Using the data below, gather each line that includes the word "bodies".

╭─ Data provided

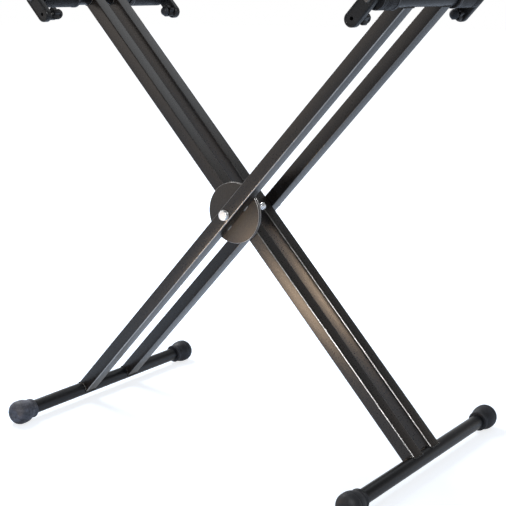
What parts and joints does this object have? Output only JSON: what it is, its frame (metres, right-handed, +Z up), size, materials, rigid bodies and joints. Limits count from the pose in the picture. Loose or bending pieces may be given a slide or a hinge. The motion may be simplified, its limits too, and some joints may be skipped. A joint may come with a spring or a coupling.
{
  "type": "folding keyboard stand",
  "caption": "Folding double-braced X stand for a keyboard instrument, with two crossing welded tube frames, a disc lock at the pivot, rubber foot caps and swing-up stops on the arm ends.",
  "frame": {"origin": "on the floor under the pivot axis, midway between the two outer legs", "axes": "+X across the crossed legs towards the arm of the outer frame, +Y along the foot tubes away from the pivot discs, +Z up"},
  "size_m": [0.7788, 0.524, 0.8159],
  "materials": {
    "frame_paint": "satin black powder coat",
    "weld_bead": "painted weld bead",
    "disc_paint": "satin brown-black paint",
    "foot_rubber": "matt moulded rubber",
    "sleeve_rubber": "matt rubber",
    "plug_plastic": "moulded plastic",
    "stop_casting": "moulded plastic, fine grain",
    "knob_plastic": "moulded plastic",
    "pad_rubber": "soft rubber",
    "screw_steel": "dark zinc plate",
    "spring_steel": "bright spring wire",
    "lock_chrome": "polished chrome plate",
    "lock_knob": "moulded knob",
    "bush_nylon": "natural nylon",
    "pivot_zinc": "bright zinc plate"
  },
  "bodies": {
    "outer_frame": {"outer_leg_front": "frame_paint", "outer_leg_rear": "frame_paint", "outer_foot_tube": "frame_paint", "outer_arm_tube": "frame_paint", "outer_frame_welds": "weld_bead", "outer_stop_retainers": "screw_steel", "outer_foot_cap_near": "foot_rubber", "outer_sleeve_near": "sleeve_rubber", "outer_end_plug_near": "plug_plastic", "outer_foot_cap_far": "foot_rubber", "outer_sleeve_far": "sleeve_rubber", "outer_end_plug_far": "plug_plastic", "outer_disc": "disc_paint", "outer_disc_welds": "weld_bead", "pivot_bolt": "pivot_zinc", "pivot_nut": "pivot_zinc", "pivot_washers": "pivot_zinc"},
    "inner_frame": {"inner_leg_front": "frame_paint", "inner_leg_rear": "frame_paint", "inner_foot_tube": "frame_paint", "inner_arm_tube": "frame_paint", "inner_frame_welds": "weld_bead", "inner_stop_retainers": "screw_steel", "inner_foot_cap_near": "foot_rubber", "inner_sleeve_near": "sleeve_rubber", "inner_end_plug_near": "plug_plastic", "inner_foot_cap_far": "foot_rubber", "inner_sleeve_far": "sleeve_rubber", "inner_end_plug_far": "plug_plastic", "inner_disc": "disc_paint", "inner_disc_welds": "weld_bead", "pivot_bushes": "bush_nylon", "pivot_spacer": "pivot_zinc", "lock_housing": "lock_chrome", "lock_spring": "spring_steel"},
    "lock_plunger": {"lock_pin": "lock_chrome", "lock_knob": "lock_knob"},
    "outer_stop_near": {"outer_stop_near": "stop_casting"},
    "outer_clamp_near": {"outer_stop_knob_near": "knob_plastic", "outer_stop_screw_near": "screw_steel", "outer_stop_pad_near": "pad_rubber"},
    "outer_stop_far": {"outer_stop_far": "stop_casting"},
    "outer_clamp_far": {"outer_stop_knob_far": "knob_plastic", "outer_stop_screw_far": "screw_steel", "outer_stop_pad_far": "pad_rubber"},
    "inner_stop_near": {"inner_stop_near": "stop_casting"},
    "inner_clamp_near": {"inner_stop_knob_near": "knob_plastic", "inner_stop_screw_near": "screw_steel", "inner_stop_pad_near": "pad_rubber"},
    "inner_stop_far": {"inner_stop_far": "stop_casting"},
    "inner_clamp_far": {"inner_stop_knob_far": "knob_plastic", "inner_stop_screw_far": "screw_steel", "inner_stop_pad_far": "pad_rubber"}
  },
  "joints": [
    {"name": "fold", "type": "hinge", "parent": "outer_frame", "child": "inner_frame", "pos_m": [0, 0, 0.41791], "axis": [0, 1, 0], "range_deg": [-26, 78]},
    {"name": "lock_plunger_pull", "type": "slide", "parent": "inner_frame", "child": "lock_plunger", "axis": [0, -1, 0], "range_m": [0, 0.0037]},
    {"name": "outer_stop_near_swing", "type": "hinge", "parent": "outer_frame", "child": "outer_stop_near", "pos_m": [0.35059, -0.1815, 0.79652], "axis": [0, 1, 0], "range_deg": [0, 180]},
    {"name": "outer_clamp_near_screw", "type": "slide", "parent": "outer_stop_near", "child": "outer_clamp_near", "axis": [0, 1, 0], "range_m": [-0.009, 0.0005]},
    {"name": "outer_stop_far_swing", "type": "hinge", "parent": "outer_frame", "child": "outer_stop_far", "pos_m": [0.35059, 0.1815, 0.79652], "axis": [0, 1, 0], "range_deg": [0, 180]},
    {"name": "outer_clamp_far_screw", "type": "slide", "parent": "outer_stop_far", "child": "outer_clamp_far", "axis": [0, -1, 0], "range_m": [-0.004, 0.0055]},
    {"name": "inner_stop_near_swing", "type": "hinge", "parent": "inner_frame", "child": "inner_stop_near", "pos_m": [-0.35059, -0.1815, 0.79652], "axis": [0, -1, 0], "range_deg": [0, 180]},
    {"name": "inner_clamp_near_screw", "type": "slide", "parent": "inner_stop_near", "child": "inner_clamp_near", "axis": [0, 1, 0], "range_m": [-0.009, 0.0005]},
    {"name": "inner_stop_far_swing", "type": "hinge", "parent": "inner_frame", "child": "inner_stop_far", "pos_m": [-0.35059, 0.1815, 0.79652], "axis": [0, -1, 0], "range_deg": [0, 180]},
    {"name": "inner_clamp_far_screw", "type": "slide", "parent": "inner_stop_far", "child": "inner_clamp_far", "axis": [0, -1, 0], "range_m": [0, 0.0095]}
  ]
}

╰─

• _Result for this task_
What parts and joints does this object have? Output only JSON: what it is, its frame (metres, right-handed, +Z up), size, materials, rigid bodies and joints. Limits count from the pose in the picture. Loose or bending pieces may be given a slide or a hinge. The motion may be simplified, its limits too, and some joints may be skipped. A joint may come with a spring or a coupling.
  "bodies": {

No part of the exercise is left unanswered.